§ Task prompt:
Extract exactly the run of lines starting at the line that holds "before = set(bpy.data.objects)" and ending at the line that holds "CLIP_NEAR, CLIP_FAR = 0.01, 50.0", both included.

§ Information shown:
+++

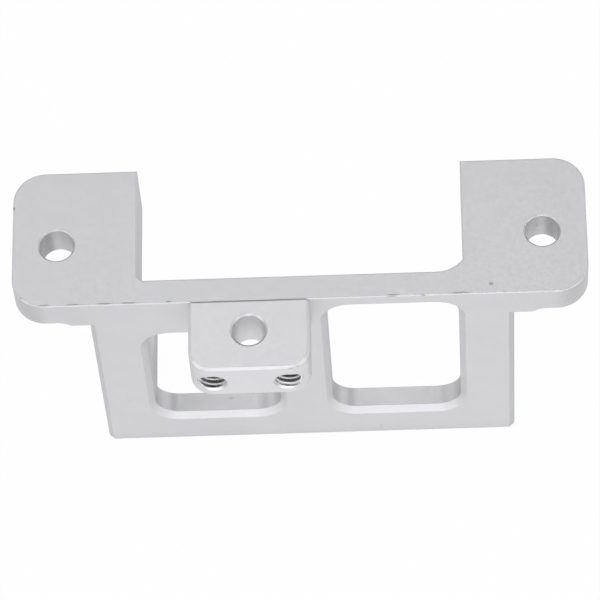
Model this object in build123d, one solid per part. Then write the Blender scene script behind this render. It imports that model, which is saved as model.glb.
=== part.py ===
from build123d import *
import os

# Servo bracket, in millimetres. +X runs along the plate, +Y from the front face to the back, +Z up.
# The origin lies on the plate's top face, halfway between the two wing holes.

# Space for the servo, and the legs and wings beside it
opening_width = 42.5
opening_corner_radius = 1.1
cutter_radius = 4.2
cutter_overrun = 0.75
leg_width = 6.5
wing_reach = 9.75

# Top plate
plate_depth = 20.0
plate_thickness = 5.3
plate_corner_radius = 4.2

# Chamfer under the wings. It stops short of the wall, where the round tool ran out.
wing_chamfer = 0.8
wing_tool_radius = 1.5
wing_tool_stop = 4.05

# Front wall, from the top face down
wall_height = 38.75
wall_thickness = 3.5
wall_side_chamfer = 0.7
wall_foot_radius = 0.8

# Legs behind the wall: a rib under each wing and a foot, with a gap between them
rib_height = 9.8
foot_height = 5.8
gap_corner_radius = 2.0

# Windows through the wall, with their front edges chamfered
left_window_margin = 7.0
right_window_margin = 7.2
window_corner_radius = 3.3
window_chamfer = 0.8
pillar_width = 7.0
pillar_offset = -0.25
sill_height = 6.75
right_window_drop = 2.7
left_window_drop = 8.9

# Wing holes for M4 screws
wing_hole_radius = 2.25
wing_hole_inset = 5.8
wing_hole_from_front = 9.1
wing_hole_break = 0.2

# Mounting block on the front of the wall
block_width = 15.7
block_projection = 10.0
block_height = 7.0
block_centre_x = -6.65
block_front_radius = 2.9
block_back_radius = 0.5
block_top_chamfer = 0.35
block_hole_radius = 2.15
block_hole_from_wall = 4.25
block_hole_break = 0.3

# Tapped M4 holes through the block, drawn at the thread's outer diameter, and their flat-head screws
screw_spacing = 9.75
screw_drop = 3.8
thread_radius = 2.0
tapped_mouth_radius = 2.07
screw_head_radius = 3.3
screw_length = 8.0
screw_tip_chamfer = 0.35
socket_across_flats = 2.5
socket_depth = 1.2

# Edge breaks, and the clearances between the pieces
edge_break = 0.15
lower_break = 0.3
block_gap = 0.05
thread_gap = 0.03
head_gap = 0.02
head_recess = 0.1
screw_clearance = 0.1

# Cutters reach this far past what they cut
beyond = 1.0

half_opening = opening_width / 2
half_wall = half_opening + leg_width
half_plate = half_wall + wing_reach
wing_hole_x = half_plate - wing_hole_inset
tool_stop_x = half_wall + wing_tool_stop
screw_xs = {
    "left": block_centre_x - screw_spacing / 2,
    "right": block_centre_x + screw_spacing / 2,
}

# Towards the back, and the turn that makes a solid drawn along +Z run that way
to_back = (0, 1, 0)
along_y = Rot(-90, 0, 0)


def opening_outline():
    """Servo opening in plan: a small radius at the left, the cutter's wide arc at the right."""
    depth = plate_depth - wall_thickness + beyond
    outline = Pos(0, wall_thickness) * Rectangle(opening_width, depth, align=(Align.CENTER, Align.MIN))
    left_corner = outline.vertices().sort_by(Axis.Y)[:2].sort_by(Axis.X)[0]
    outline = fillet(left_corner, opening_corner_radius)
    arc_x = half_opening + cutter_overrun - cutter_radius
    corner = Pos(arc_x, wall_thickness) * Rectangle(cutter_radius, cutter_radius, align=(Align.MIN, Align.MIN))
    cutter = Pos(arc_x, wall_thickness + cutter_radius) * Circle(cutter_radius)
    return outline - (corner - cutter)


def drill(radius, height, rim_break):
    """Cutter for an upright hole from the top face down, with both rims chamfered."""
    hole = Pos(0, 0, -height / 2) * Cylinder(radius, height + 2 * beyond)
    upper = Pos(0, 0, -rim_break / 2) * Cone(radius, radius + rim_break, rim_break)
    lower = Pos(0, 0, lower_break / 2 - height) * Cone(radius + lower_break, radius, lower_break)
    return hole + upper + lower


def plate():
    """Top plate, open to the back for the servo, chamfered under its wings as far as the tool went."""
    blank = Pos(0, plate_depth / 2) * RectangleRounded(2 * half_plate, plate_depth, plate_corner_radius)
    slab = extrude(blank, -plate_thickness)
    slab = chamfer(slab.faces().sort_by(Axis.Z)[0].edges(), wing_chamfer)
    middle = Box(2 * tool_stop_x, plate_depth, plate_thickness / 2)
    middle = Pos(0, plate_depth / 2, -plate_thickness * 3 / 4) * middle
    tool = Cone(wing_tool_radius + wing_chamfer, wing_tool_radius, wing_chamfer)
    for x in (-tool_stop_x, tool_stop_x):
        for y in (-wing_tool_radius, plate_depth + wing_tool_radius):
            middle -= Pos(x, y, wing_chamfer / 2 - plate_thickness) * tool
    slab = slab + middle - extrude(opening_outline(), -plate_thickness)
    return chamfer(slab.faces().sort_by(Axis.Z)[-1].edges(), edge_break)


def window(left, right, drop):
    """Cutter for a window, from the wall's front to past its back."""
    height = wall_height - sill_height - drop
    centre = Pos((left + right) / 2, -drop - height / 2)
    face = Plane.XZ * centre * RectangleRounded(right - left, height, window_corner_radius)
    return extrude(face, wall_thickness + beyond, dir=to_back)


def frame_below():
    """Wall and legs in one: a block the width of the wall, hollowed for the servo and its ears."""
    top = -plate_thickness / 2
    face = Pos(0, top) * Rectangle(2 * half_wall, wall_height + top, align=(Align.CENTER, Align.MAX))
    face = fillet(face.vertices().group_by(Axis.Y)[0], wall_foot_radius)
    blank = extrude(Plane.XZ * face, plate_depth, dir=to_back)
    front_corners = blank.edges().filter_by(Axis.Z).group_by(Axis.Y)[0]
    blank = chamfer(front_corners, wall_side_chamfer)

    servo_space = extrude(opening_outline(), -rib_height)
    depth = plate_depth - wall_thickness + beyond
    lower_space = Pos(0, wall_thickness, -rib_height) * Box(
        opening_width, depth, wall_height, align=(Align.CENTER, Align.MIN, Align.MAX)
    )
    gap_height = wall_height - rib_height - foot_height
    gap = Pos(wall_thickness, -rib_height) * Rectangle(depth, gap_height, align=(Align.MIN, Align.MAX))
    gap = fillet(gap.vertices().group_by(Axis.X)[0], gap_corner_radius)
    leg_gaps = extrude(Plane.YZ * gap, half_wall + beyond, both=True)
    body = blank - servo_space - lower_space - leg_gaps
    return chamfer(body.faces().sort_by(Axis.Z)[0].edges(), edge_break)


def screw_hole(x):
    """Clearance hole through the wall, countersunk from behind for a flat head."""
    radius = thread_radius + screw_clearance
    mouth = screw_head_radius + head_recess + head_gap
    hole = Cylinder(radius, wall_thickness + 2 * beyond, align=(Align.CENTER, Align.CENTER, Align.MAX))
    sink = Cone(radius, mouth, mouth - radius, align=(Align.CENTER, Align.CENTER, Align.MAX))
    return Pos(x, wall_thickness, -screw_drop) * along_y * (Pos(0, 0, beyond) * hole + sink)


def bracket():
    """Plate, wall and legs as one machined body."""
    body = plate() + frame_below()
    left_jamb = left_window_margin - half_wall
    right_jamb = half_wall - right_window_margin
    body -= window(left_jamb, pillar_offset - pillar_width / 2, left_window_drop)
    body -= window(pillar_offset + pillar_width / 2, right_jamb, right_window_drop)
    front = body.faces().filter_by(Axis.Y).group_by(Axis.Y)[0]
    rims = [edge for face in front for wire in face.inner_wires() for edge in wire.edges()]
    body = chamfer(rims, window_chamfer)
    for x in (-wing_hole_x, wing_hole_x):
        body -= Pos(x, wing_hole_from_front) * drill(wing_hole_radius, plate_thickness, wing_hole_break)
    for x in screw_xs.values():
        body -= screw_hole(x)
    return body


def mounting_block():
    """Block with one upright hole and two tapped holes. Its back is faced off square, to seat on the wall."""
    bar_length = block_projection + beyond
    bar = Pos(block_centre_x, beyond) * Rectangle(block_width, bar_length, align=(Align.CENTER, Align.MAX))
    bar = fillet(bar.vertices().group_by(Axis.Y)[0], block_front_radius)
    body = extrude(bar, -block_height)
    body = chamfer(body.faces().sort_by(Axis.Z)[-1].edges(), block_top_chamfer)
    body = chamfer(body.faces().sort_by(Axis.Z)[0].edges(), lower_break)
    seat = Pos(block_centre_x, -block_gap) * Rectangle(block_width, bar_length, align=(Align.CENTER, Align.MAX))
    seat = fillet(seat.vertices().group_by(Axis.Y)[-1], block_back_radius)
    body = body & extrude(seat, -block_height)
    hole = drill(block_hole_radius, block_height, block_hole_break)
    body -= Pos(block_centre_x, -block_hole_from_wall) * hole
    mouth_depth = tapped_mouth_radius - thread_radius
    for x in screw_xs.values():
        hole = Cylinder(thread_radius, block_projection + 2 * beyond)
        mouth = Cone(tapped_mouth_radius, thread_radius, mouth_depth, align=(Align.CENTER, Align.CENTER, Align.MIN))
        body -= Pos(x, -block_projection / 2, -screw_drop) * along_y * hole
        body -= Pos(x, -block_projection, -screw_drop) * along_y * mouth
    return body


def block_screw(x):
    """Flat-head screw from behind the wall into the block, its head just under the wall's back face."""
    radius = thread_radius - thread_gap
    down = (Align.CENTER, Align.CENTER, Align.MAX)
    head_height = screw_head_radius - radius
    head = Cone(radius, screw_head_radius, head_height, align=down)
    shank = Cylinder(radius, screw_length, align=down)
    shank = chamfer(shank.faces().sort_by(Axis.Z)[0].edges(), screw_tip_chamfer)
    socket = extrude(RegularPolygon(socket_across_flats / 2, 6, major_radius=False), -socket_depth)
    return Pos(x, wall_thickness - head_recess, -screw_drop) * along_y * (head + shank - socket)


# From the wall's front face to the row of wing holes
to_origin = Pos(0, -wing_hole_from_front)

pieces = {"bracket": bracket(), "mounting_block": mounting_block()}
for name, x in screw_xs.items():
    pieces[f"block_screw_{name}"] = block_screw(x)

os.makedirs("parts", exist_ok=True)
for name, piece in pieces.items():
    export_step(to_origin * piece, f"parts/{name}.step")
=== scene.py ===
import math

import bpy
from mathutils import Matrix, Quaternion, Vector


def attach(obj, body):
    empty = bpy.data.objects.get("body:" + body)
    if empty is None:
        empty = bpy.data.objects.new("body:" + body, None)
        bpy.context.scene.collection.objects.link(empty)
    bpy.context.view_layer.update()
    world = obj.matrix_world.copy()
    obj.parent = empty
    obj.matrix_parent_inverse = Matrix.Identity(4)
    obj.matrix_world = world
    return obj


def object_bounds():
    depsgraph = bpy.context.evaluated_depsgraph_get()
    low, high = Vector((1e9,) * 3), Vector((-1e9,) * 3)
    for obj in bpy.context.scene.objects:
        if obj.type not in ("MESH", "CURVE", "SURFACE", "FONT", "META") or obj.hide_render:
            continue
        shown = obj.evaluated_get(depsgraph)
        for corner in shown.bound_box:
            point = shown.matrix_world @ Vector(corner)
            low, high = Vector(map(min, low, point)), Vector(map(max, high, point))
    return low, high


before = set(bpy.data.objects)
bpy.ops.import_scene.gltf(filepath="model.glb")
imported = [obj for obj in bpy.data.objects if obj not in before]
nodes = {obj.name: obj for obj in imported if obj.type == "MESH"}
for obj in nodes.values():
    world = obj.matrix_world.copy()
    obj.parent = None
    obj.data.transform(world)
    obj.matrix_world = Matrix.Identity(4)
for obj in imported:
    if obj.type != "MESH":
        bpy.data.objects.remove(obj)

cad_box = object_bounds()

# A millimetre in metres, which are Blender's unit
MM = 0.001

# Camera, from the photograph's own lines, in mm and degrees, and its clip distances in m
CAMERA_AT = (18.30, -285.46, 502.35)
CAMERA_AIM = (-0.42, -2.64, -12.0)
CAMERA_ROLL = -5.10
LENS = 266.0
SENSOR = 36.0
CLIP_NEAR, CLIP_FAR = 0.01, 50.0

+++

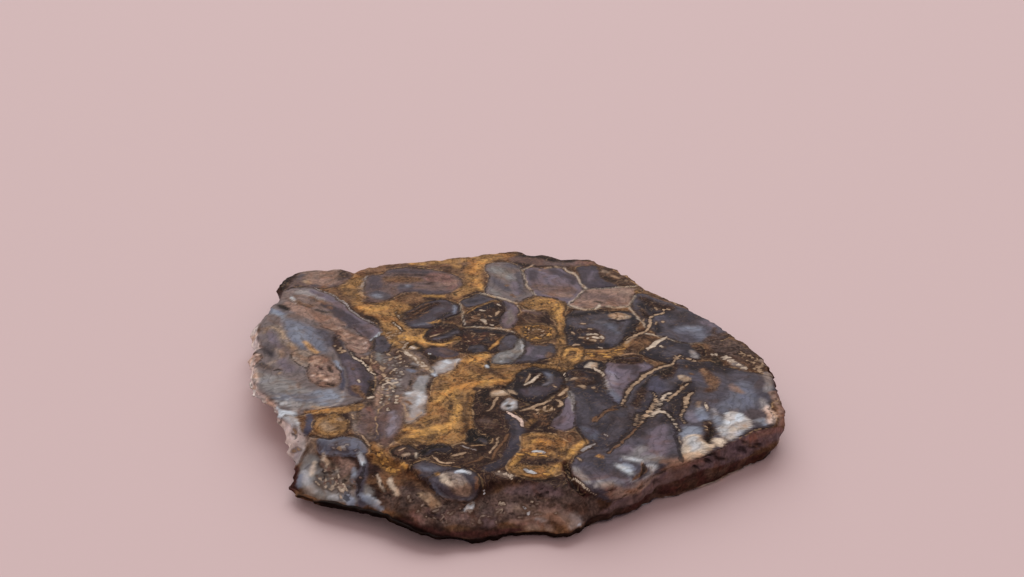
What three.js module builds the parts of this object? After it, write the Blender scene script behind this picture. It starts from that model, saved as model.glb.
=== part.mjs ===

+++

§ Solution:
before = set(bpy.data.objects)
bpy.ops.import_scene.gltf(filepath="model.glb")
imported = [obj for obj in bpy.data.objects if obj not in before]
nodes = {obj.name: obj for obj in imported if obj.type == "MESH"}
for obj in nodes.values():
    world = obj.matrix_world.copy()
    obj.parent = None
    obj.data.transform(world)
    obj.matrix_world = Matrix.Identity(4)
for obj in imported:
    if obj.type != "MESH":
        bpy.data.objects.remove(obj)

cad_box = object_bounds()

# A millimetre in metres, which are Blender's unit
MM = 0.001

# Camera, from the photograph's own lines, in mm and degrees, and its clip distances in m
CAMERA_AT = (18.30, -285.46, 502.35)
CAMERA_AIM = (-0.42, -2.64, -12.0)
CAMERA_ROLL = -5.10
LENS = 266.0
SENSOR = 36.0
CLIP_NEAR, CLIP_FAR = 0.01, 50.0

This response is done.